ASUCI Plan To Offer Legal Advice to Students
UC Irvine’s new Legal Clinic, which was established by Associated Students of UCI and will be managed by a College Legal Clinic director, is scheduled to open its doors to the UCI community during third week and offer students free confidential legal advice from local attorneys. The clinic will be housed in the ASUCI conference room for two hours every Wednesday.
‘Life presents problems. UCI is a large community with 25,000 students and chances are there are students that need help, or maybe they need advice for something that is not necessarily an urgent matter or a specific problem,’ said College Legal Clinic Director Adam Lent.
Lent is confident that the clinic will help such people, citing a radio show on KFI news radio where you can call in and get advice from an attorney as an example.
‘The UCI legal clinic, besides being a referral service, goes one step further and allows students to meet face-to-face with an attorney to discuss any issue they want,’ Lent said.
Students must make an appointment on the ASUCI Web site before attending the 2 to 4 p.m. weekly office hours. Students who are unable to attend those hours may use the cancellation round, which is an official state certified referral service, to contact attorneys from a database and obtain a free consultation over the phone.
‘[I hope that the clinic establishes] a feeling that ASUCI is a valuable component of this campus and [that] they are here to help the students,’ Williams said. ‘The students should feel that they have a voice and options that collectively can be a powerful force.’

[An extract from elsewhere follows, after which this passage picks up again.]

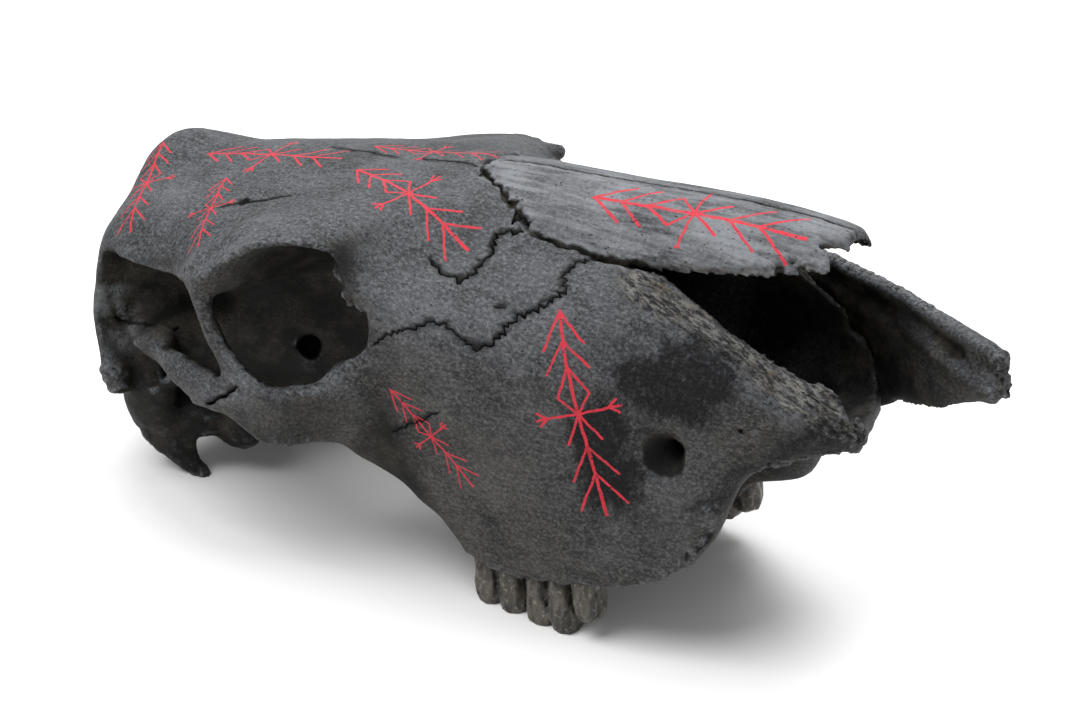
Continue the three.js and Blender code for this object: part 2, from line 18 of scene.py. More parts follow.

In previous years, ASUCI has organized free legal advice for students through a program at Cal State Fullerton. However, ASUCI hopes to make the program more efficient and accessible for students by cutting out the third-party organizer.
The attorneys vary in their specialties and can refer students to another attorney from the database if unable to answer a student’s particular question.
‘[The clinic will] provide students with qualified legal advice,’ Williams said. ‘This is a way for students to talk to an attorney about anything in a comfortable, convenient setting. Students are usually poor and these attorneys have agreed to help students in the preliminary steps for free and then a discounted rate might be negotiated if the case progresses.’